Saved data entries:

>> begin

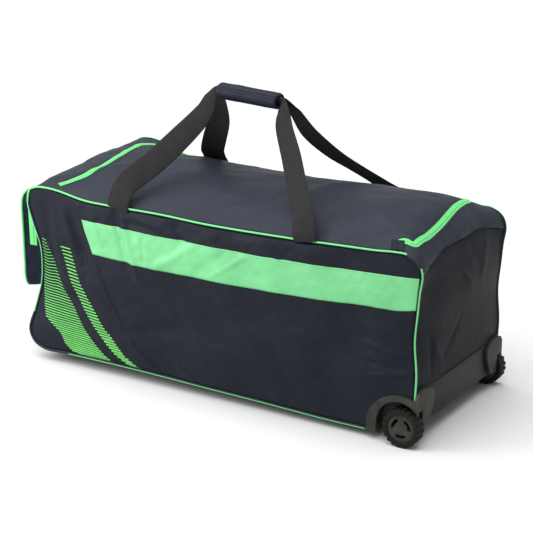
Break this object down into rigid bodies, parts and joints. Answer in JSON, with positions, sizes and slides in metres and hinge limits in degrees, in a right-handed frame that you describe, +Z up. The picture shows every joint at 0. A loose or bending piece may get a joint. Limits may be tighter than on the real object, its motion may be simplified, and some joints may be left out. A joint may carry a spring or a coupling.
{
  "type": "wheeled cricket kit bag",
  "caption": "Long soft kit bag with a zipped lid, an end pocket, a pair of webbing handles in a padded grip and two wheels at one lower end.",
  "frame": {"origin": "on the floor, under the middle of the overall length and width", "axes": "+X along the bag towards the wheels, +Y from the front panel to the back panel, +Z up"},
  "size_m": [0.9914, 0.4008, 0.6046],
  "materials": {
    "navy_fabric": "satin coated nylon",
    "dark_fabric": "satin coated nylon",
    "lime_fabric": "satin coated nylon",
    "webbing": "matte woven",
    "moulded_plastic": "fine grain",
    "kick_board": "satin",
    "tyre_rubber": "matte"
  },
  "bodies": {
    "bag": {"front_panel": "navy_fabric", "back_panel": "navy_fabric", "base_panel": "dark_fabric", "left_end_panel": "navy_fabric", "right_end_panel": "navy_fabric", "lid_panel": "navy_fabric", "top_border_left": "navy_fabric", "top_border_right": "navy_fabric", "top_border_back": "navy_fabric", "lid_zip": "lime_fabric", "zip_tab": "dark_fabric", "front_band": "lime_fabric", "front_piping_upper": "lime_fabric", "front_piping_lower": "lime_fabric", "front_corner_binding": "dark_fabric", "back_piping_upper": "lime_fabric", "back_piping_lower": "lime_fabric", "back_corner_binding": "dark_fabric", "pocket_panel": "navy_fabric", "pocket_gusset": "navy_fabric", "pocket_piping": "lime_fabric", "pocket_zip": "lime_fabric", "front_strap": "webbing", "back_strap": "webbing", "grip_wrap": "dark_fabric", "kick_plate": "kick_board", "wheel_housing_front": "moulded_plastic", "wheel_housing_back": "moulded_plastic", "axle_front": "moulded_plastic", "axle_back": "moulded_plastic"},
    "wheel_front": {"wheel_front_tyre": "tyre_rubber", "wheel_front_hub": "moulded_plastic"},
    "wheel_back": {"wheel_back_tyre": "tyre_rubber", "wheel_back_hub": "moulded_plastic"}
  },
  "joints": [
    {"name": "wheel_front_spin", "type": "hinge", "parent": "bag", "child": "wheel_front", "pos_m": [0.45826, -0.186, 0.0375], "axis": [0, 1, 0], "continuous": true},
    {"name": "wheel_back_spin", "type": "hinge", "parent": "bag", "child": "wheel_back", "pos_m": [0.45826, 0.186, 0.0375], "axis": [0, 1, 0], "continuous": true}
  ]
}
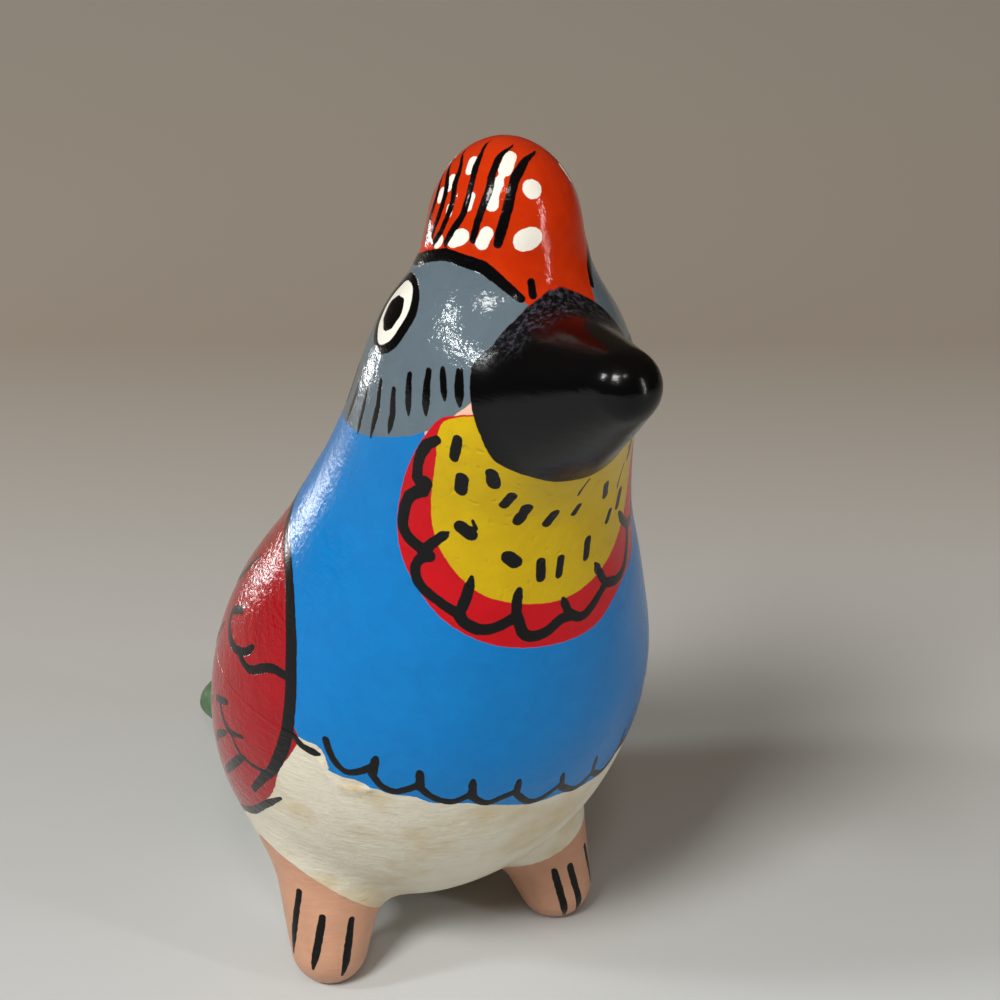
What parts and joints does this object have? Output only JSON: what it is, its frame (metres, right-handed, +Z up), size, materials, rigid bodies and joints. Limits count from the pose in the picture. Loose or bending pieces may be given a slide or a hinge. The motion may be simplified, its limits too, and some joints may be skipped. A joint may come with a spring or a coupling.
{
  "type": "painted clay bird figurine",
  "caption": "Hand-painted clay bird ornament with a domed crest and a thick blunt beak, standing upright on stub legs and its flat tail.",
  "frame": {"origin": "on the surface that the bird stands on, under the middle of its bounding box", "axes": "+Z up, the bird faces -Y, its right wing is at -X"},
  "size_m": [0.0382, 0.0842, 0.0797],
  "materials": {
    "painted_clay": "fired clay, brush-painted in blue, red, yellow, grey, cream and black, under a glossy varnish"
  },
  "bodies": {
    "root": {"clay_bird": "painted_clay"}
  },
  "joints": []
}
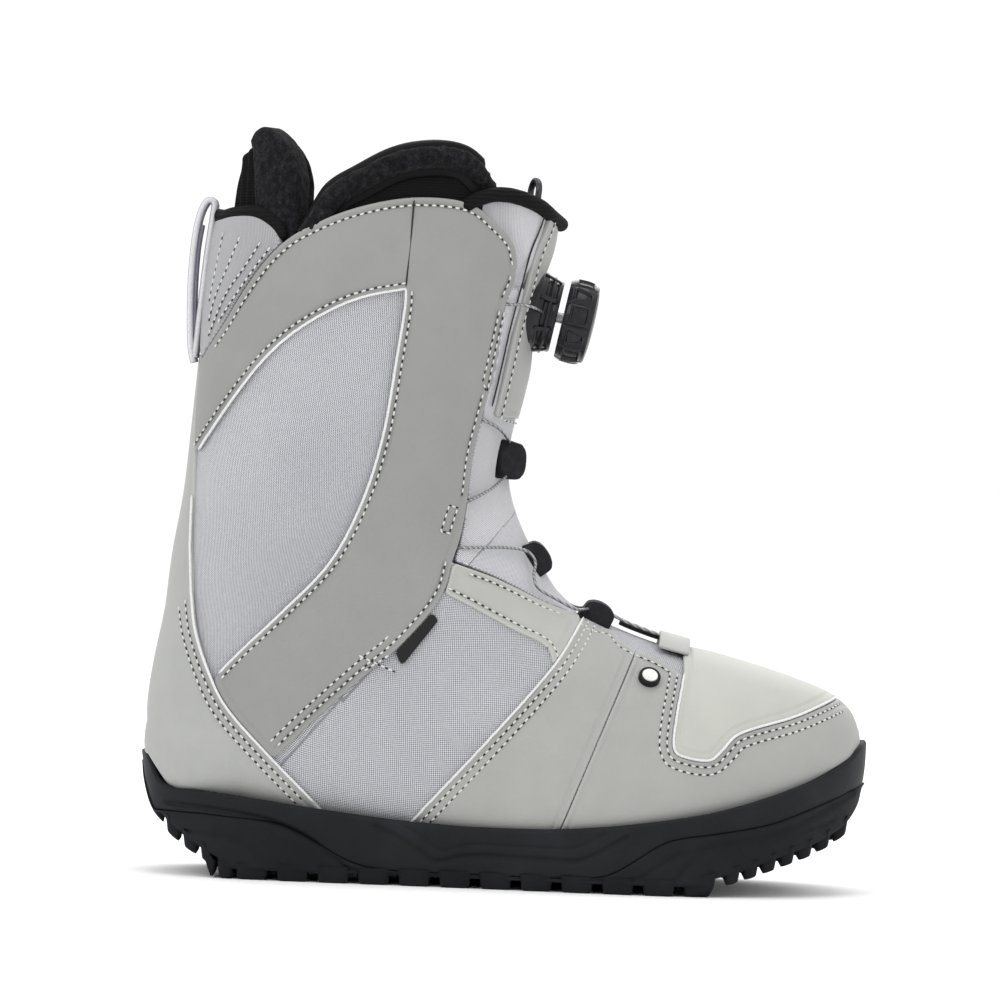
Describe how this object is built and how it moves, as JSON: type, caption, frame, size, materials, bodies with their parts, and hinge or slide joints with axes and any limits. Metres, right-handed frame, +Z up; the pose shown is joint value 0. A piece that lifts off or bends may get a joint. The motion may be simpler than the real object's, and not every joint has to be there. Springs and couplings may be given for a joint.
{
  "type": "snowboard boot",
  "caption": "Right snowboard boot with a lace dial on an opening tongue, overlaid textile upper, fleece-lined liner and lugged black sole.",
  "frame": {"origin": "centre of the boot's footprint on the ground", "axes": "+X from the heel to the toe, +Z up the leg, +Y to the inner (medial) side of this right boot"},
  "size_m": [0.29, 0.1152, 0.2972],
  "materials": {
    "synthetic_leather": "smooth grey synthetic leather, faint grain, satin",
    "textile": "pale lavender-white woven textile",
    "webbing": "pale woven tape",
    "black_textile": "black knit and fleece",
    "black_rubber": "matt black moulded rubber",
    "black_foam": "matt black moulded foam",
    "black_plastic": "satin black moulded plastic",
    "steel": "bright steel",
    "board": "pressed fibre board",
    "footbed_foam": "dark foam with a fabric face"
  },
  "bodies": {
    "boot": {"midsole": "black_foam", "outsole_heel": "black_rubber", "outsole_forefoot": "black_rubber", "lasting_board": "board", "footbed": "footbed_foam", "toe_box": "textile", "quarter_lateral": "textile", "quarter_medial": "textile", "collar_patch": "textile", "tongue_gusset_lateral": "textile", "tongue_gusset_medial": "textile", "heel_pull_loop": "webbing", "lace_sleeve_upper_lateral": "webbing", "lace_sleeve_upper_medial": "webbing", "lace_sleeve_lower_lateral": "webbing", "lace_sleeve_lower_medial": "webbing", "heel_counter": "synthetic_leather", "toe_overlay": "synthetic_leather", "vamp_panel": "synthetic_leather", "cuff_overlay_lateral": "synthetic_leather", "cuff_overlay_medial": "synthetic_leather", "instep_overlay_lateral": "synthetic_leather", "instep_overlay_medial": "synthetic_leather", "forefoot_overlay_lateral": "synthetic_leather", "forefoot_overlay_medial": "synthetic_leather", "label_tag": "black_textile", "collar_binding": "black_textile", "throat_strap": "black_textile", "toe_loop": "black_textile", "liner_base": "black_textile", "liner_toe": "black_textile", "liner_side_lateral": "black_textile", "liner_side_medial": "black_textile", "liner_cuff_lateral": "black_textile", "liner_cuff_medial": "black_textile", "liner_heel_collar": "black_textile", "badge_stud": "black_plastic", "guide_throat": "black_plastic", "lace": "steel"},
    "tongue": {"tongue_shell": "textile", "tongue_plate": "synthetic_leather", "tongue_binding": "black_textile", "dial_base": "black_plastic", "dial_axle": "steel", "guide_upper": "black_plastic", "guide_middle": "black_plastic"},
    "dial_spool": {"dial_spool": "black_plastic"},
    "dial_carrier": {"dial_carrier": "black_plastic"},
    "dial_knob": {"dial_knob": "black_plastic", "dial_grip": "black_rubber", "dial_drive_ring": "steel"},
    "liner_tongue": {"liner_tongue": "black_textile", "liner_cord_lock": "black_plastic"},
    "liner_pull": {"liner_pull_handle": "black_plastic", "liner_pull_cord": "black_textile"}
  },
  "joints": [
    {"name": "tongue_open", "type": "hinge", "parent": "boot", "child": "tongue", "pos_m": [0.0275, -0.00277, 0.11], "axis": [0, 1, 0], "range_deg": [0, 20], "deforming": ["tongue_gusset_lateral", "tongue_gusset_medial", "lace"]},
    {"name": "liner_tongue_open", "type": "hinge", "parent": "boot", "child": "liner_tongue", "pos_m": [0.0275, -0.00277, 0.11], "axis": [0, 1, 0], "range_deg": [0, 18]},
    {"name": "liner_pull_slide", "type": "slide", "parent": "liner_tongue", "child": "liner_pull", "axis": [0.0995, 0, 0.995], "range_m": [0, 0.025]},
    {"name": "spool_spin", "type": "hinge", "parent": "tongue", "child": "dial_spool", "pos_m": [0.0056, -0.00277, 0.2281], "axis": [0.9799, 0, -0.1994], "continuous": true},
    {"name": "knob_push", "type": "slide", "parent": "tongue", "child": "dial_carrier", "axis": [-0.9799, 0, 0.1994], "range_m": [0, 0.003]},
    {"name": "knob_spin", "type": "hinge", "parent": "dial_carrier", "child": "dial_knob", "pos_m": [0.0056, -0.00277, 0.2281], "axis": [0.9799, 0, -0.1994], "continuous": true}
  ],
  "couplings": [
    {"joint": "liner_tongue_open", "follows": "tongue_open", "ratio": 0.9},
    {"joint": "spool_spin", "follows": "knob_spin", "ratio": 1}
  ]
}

>> end
>> begin

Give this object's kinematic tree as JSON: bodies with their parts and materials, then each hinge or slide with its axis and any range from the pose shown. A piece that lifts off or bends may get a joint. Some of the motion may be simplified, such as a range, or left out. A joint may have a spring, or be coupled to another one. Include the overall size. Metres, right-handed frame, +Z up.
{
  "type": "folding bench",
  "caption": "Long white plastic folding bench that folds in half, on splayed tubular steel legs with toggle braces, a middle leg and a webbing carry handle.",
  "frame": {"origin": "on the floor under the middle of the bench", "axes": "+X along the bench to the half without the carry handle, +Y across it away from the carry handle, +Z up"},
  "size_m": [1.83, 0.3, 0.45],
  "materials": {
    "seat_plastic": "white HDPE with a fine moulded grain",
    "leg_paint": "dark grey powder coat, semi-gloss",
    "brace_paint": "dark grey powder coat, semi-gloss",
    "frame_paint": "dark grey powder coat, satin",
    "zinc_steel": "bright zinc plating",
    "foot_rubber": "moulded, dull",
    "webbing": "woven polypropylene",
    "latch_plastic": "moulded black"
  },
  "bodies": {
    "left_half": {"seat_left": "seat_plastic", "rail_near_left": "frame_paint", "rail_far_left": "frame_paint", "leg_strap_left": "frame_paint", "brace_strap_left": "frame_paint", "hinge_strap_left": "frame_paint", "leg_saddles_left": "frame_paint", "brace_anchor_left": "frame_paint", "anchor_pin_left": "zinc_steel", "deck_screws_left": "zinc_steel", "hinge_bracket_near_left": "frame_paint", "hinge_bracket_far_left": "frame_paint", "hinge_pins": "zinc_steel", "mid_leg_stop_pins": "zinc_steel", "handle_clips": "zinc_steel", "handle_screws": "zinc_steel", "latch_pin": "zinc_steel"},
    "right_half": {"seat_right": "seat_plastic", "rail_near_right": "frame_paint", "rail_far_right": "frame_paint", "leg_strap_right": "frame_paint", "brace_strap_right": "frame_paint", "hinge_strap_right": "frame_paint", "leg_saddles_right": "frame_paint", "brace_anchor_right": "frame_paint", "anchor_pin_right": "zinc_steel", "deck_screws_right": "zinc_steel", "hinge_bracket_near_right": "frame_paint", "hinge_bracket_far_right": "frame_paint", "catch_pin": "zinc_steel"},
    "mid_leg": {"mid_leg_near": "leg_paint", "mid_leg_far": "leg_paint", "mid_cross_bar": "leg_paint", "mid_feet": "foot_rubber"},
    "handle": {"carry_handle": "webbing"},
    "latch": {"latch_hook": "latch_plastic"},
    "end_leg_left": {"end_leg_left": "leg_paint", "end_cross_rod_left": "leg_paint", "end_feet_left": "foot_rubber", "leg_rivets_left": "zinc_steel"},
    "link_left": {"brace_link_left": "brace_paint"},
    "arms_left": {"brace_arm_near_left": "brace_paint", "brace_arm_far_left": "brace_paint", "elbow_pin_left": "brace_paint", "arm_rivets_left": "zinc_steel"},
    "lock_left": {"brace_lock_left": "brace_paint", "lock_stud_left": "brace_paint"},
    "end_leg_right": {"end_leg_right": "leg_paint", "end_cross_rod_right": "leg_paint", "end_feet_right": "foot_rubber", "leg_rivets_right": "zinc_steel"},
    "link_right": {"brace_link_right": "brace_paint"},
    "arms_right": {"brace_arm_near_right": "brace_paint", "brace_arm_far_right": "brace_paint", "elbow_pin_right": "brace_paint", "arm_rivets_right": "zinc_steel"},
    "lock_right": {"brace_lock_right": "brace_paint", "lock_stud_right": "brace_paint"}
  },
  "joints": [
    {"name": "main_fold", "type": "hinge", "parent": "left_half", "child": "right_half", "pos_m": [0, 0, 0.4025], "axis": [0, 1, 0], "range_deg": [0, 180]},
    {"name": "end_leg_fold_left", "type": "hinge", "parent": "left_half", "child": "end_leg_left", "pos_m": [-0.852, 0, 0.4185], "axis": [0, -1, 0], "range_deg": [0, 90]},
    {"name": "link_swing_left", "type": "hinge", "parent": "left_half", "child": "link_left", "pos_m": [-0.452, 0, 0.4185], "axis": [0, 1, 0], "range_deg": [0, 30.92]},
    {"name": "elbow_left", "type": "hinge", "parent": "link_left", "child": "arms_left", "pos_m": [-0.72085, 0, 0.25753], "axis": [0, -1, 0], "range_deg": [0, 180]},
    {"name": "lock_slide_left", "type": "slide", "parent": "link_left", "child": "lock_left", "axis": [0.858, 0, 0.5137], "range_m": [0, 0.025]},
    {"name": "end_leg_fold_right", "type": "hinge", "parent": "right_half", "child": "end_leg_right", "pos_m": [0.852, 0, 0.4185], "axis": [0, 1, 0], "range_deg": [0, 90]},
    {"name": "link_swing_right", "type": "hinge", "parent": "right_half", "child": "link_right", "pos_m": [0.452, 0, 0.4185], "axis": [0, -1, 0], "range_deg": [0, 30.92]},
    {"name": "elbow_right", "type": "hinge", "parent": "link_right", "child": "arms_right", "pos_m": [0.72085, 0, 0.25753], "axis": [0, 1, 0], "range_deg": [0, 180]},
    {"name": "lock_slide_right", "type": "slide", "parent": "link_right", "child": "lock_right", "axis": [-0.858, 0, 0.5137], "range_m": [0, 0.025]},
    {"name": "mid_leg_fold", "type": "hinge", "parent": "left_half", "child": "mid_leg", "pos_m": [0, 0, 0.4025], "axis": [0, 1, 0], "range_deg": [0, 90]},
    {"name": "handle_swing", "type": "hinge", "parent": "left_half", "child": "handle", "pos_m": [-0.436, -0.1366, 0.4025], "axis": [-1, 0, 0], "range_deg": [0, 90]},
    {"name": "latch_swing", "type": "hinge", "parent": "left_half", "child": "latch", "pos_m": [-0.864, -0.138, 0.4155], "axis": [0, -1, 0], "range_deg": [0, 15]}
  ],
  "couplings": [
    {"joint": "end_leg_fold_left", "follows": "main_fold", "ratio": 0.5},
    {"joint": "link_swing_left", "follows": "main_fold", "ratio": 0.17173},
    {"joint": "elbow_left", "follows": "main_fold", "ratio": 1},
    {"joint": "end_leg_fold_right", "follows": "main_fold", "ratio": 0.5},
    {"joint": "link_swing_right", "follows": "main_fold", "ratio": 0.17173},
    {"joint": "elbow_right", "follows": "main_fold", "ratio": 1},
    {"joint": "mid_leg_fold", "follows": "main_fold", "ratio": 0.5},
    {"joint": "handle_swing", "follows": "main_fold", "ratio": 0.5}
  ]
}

>> end

■ Task to complete:
In the entries above, count each line with "caption"; reply with the total only.

■ Answer for this exercise:
5